AUSTIN, Texas: The saga over Texas' voter-ID legislation continues to evolve. Last year, lawmakers in Texas passed a bill which would require voters to verify their identities and eligibility status at the polls by showing a selected form of acceptable photo-ID.

Fast forward to March 2012.

Two days after the U.S. Department of Justice rebuffed the law for conflicting with relevant minority protections contained in the Voting Rights Act, the federal government found itself facing a mass of--mostly Republican--supporters galvanized behind attorney general Greg Abbott as he filed suit in Washington, D.C. to challenge the ruling.

At issue is the Voting Rights Act provision demanding that states with a history of discrimination, like Texas, to be pre-cleared before changing their election laws. The Republicans intend to reclaim their voter-fraud-fighting legislation by seeking liberation from the list of states beholden to this pre-clearance caveat, citing the paramount importance of preserving the integrity of Texas' voting process.
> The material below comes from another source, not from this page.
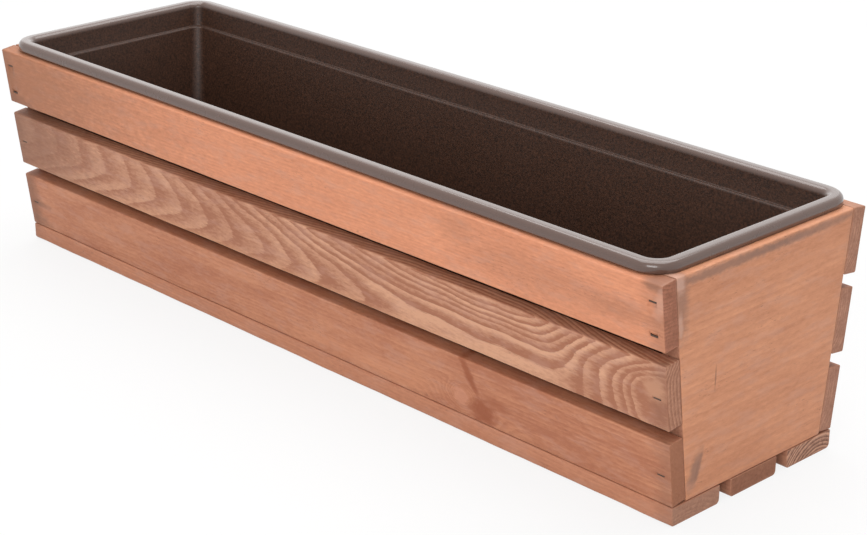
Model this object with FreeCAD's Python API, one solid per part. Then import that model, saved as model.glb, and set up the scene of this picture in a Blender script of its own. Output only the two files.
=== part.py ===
import FreeCAD, Part

import math
import os

Vector = FreeCAD.Vector

# Slatted window box planter with a lift-out liner. Millimetres, +Z up, +X along the length, the front
# towards -Y. The origin is on the ground, under the middle of the box.

# ---- Driving dimensions -------------------------------------------------------------------------------
box_length = 762.0           # over the end boards, and the length of every slat
inner_width = 150.0          # between the long sides, on top of the floor slats
lean = 7.3                   # degrees that each long side leans outward

slat_width = 50.0            # side slats, three to a long side
slat_thickness = 14.5
slat_gap = 10.0
end_thickness = 16.0         # the two end boards

floor_slat_width = 52.0      # three floor slats, spread evenly under the box
floor_thickness = 15.0

eased_edge = 1.2             # radius sanded onto the long edges of the slats and the ends' upper edges
floor_edge = 3.5             # larger radius on the two lower edges of a floor slat

staple_crown = 7.5           # over the two legs
staple_wire = 1.2            # width of the wire across the crown, and of each leg
staple_gauge = 1.0           # thickness of the wire
staple_bend = 0.8            # cut of the bend between the crown and a leg
staple_leg = 25.0            # from the back of the crown to the tip
staple_sunk = 0.5            # depth of the crown's back below the wood
staple_inset = 9.5           # middle of the crown from the end of a slat
single_staple = [0.46]       # staple heights, as shares of a side slat's width
paired_staples = [0.21, 0.72]
floor_staples = [0.25, 0.75] # shares of a floor slat's width under an end board

liner_wall = 2.0
liner_clearance = 1.5        # between the liner's wall and the wood beside it, at the mouth
rim_reach = 11.5             # from the liner's wall to the outer edge of the rim
rim_height = 8.0
rim_corner = 22.0            # corner radii in plan
mouth_corner = 11.0
tub_corner = 9.0
rim_outer_round = 3.0        # radii in section
rim_inner_round = 5.0
shoulder_round = 1.4
floor_round = 7.0
shoulder_drop = 15.0         # from the rim's seat down to the shoulder
shoulder_width = 3.0
liner_draft = 7.3            # degrees that the liner's walls close in towards its floor
floor_clearance = 13.0       # from the floor slats up to the underside of the liner

# ---- Sizes worked out from them -----------------------------------------------------------------------
half_length = box_length / 2
lean_sin = math.sin(math.radians(lean))
lean_cos = math.cos(math.radians(lean))
lean_tan = math.tan(math.radians(lean))

rows = ["bottom", "middle", "top"]
sides = {"front": -1, "back": 1}
ends = {"left": -1, "right": 1}

# A bottom slat stands on its outer lower corner, so its inner corner is a little above the floor slats.
slat_foot = slat_thickness * lean_sin
slat_pitch = slat_width + slat_gap
side_run = len(rows) * slat_pitch - slat_gap
crate_top = floor_thickness + slat_foot + side_run * lean_cos
outer_foot = inner_width / 2 + slat_foot * lean_tan + slat_thickness * lean_cos
floor_pitch = outer_foot - floor_slat_width / 2

# The rim rests on the end boards, so the liner is set out from the crate's top and inner faces.
draft_tan = math.tan(math.radians(liner_draft))
rim_top = crate_top + rim_height
shoulder = crate_top - shoulder_drop
ledge = shoulder + liner_wall            # the shoulder as it shows inside the liner
liner_under = floor_thickness + floor_clearance
mouth_x = half_length - end_thickness - liner_clearance
mouth_y = inner_width / 2 + (crate_top - floor_thickness) * lean_tan - liner_clearance

hair = 0.01                  # how near counts as touching, when edges are picked by their place


def inner_face(z):
    """Distance from the middle plane to the inner face of a leaning side, at height z."""
    return inner_width / 2 + (z - floor_thickness) * lean_tan


# ---- Boards -------------------------------------------------------------------------------------------
def board(outline, length, start_x):
    """A straight board: an outline of (y, z) corners carried along X."""
    corners = [Vector(start_x, y, z) for y, z in outline]
    face = Part.Face(Part.makePolygon(corners + corners[:1]))
    return face.extrude(Vector(length, 0, 0))


def long_edges(shape, lowest=0.0, highest=crate_top):
    """The edges of a board that run along X, between two heights."""
    found = []
    for edge in shape.Edges:
        first, last = edge.Vertexes[0].Point, edge.Vertexes[-1].Point
        if abs(first.x - last.x) > hair and lowest - hair < first.z < highest + hair:
            found.append(edge)
    return found


def on_side(side, along, out):
    """The (y, z) of a point on a long side: along its slope from the foot, and out from its inner face."""
    foot_y = inner_face(floor_thickness + slat_foot)
    y = foot_y + along * lean_sin + out * lean_cos
    z = floor_thickness + slat_foot + along * lean_cos - out * lean_sin
    return side * y, z


def side_slat(side, row):
    """One leaning slat, nailed flat on the sloping edges of the end boards."""
    low = row * slat_pitch
    high = low + slat_width
    outline = [
        on_side(side, low, 0),
        on_side(side, high, 0),
        on_side(side, high, slat_thickness),
        on_side(side, low, slat_thickness),
    ]
    slat = board(outline, box_length, -half_length)
    return slat.makeFillet(eased_edge, long_edges(slat))


def floor_slat(place):
    """One floor slat, with its lower edges rounded more than its upper ones."""
    middle = place * floor_pitch
    low, high = middle - floor_slat_width / 2, middle + floor_slat_width / 2
    outline = [(low, 0), (high, 0), (high, floor_thickness), (low, floor_thickness)]
    slat = board(outline, box_length, -half_length)
    slat = slat.makeFillet(floor_edge, long_edges(slat, highest=0.0))
    return slat.makeFillet(eased_edge, long_edges(slat, lowest=floor_thickness))


def end_board(end):
    """A solid end, wider at the top, that stands on the floor slats between the two leaning sides."""
    low, high = inner_face(floor_thickness), inner_face(crate_top)
    outline = [(-low, floor_thickness), (low, floor_thickness), (high, crate_top), (-high, crate_top)]
    inner_x = half_length - end_thickness
    plate = board(outline, end_thickness, inner_x if end > 0 else -half_length)
    upper = []
    for edge in plate.Edges:
        room = edge.BoundBox
        if room.ZMin > crate_top - hair and room.YLength > high:
            upper.append(edge)
    return plate.makeFillet(eased_edge, upper)


# ---- Staples ------------------------------------------------------------------------------------------
def staple():
    """A staple at the origin: crown along X, its back at z = 0, and two chisel-pointed legs down."""
    half, inside = staple_crown / 2, staple_crown / 2 - staple_wire
    flat = half - staple_bend
    right_half = [
        (flat, 0),
        (half, -staple_bend),
        (half, staple_wire - staple_leg),
        (inside, -staple_leg),
        (inside, -staple_gauge),
    ]
    left_half = [(-x, z) for x, z in reversed(right_half)]
    corners = [Vector(x, -staple_wire / 2, z) for x, z in right_half + left_half]
    face = Part.Face(Part.makePolygon(corners + corners[:1]))
    return face.extrude(Vector(0, staple_wire, 0))


def crown_slot():
    """What the driven crown leaves open above it in the wood."""
    slot = Part.makeBox(staple_crown, staple_wire, staple_sunk)
    slot.translate(Vector(-staple_crown / 2, -staple_wire / 2, 0))
    return slot


def driven(shape, x, y, z, tilt):
    """The shape turned about X, so that its legs point into the wood, and put at (x, y, z)."""
    placed = shape.copy()
    placed.rotate(Vector(0, 0, 0), Vector(1, 0, 0), tilt)
    placed.translate(Vector(x, y, z))
    return placed


def side_places(side, row):
    """Where the staples of a side slat go: the middle of each crown's back, and its tilt."""
    shares = paired_staples if rows[row] == "top" else single_staple
    tilt = -side * (90 + lean)
    places = []
    for end in ends.values():
        for share in shares:
            y, z = on_side(side, row * slat_pitch + share * slat_width, slat_thickness - staple_sunk)
            places.append((end * (half_length - staple_inset), y, z, tilt))
    return places


def floor_places(place):
    """Where the staples of a floor slat go: driven upward, into the part of it that an end board covers."""
    foot = inner_face(floor_thickness)
    low = max(place * floor_pitch - floor_slat_width / 2, -foot)
    high = min(place * floor_pitch + floor_slat_width / 2, foot)
    places = []
    for end in ends.values():
        for share in floor_staples:
            y = low + share * (high - low)
            places.append((end * (half_length - staple_inset), y, staple_sunk, 180))
    return places


# ---- Liner --------------------------------------------------------------------------------------------
def wall(z, corner, step=0.0, skin=0.0):
    """The plan of the liner's outer wall at height z: half sizes, corner radius and height.

    A step brings it in past the shoulder, and a skin gives the inside of the wall."""
    inset = (crate_top - z) * draft_tan + step + skin
    return mouth_x - inset, mouth_y - inset, corner - skin, z


def rim_plan(z, skin=0.0):
    """The plan of the rim's upright skirt at height z, or of its inside."""
    return mouth_x + rim_reach - skin, mouth_y + rim_reach - skin, rim_corner - skin, z


def between(lower, upper):
    """The solid with flat walls between two plans, rounded where the walls meet."""
    outlines = []
    for half_x, half_y, _, z in [lower, upper]:
        signs = [(1, 1), (-1, 1), (-1, -1), (1, -1)]
        outlines.append([Vector(sign_x * half_x, sign_y * half_y, z) for sign_x, sign_y in signs])
    below, above = outlines
    for this, following in [(0, 1), (1, 2), (2, 3), (3, 0)]:
        outlines.append([below[this], below[following], above[following], above[this]])
    outlines[0] = below[::-1]
    faces = [Part.Face(Part.makePolygon(outline + outline[:1])) for outline in outlines]
    block = Part.makeSolid(Part.makeShell(faces))
    rising = [edge for edge in block.Edges if edge.BoundBox.ZLength > hair]
    return block.makeFillet(lower[2], rising)


def edges_round(shape, plan):
    """The edges of a shape that run round a plan."""
    half_x, half_y, _, z = plan
    found = []
    for edge in shape.Edges:
        points = edge.discretize(3)
        reach_x = max(abs(point.x) for point in points)
        reach_y = max(abs(point.y) for point in points)
        level = all(abs(point.z - z) < hair for point in points)
        inside = reach_x < half_x + hair and reach_y < half_y + hair
        touching = reach_x > half_x - hair or reach_y > half_y - hair
        if level and inside and touching:
            found.append(edge)
    return found


def rounded(shape, radius, plan):
    """The shape with the edges round a plan filleted."""
    return shape.makeFillet(radius, edges_round(shape, plan))


def liner_outside():
    """The full outer form: tapered tub, near-upright band above the shoulder, and the rim."""
    foot = wall(liner_under, tub_corner, shoulder_width)
    tub = rounded(between(foot, wall(shoulder, tub_corner, shoulder_width)), floor_round, foot)
    band = between(wall(shoulder, mouth_corner), wall(crate_top, mouth_corner))
    rim = rounded(between(rim_plan(crate_top), rim_plan(rim_top)), rim_outer_round, rim_plan(rim_top))
    return rim.fuse([band, tub])


def liner_inside():
    """The room for soil, one wall's thickness inside the tub and the band, open through the rim."""
    floor = wall(liner_under + liner_wall, tub_corner, shoulder_width, liner_wall)
    cup = between(floor, wall(ledge, tub_corner, shoulder_width, liner_wall))
    throat = between(wall(ledge, mouth_corner, 0, liner_wall), wall(rim_top, mouth_corner, 0, liner_wall))
    return rounded(cup, floor_round - liner_wall, floor).fuse(throat)


def rim_groove():
    """The hollow under the rim, between its skirt and the band, open downward."""
    groove_top = rim_top - liner_wall
    ring = between(rim_plan(crate_top, liner_wall), rim_plan(groove_top, liner_wall))
    return ring.cut(between(wall(crate_top, mouth_corner), wall(rim_top, mouth_corner)))


def liner():
    """The lift-out tub, thin-walled throughout, with its mouth and its shoulder rounded over."""
    shell = liner_outside().cut(rim_groove()).cut(liner_inside()).removeSplitter()
    shell = rounded(shell, rim_inner_round, wall(rim_top, mouth_corner, 0, liner_wall))
    shell = rounded(shell, shoulder_round, wall(ledge, mouth_corner, 0, liner_wall))
    return rounded(shell, shoulder_round, wall(ledge, tub_corner, shoulder_width, liner_wall))


# ---- The whole planter --------------------------------------------------------------------------------
def assemble():
    """Every piece by name. Each staple lies in a hole of its own shape in the boards that it joins."""
    pieces = {}
    stapled = []
    for name, side in sides.items():
        for row, row_name in enumerate(rows):
            node = f"{name}_slat_{row_name}"
            pieces[node] = side_slat(side, row)
            stapled.append((node, side_places(side, row)))
    for place, name in zip([-1, 0, 1], ["front", "middle", "back"]):
        node = f"floor_slat_{name}"
        pieces[node] = floor_slat(place)
        stapled.append((node, floor_places(place)))
    for name, end in ends.items():
        pieces[f"end_board_{name}"] = end_board(end)

    for node, places in stapled:
        staples = [driven(staple(), *place) for place in places]
        slots = [driven(crown_slot(), *place) for place in places]
        pieces[node] = pieces[node].cut(staples + slots)
        for end_name in ends:
            board_node = f"end_board_{end_name}"
            pieces[board_node] = pieces[board_node].cut(staples)
        pieces[f"{node}_staples"] = Part.makeCompound(staples)

    pieces["liner"] = liner()
    return pieces


os.makedirs("parts", exist_ok=True)
for node_name, solid in assemble().items():
    solid.exportStep(f"parts/{node_name}.step")
    box = solid.BoundBox
    print(f"{node_name:28s} solids {len(solid.Solids)}  valid {solid.isValid()}", end="  ")
    print(f"volume {solid.Volume:10.1f} mm3  size {box.XLength:.1f} x {box.YLength:.1f} x {box.ZLength:.1f}")
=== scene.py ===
# %% [markdown]
# # A slatted window box planter
# This lesson dresses a planter for its portrait: a long crate of stained pine slats with a brown plastic
# liner dropped into it. The solid model fixes every size and place, so it comes in first as a fixed frame.
# Each cell adds one thing: a measure, a mesh, a shader group, a finish, a lamp. Nothing is moved to fit.

# %% The frame
import math

import bpy
import numpy as np
from mathutils import Matrix, Vector, noise


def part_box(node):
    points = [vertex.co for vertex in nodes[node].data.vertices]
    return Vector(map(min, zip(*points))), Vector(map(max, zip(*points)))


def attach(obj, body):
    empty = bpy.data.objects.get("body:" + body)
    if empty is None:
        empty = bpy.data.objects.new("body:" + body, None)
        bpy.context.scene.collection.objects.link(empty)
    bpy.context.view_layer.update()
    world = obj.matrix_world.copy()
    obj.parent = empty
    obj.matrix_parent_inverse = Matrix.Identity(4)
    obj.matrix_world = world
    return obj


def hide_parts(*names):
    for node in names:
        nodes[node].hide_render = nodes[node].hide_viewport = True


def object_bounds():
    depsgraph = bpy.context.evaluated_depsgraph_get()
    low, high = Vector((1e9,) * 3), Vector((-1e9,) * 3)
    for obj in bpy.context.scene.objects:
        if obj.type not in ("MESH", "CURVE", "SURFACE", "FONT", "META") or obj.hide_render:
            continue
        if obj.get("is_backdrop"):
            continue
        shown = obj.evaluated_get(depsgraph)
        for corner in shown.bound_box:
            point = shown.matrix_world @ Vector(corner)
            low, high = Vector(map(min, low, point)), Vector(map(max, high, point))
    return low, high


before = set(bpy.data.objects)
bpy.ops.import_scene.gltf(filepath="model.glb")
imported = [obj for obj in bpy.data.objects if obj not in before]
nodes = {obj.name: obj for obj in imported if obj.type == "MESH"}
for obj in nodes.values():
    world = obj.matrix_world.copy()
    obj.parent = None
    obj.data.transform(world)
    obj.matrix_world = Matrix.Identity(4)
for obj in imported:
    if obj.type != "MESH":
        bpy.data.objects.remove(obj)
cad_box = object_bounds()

MM = 0.001

# %% [markdown]
# ## Where every board lies
# A slat leans with its side of the crate, so its own axes are not the world's. If a board is modelled lying
# flat, with X along the grain, Y across it and Z out of its best face, then one turn puts it in place. The
# grain can later be drawn in those same axes, which is how a sawn board carries its figure around with it.
# The lean is read from the frame: it is the way from a bottom slat's middle to a top slat's middle.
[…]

Gov. Rick Perry (R) defended the law in a Fox News interview saying that Texas has suffered from "multiple cases of voter fraud."[1] The facts remain, however, as the critics are quick to note, that there were only 20 allegations of election law violations warranting attention from the attorney general's office in the last two statewide elections cycles combined, none of which were related to voter-impersonation- the only kind of fraud the law would effectively target. Proponents of the law counter that the occasion of voter-impersonation cannot be accurately measured without the photo-ID requirement, hence the problem could actually be far worse than currently feared.

According to the Justice Department, the photo-ID requirement could hurt over 600,000 otherwise eligible, disproportionately Hispanic, voters.[1]

With the May 29 primary elections for local, state, and legislative offices in sight, the case has been turned over to federal court to be dealt with as quickly as possible.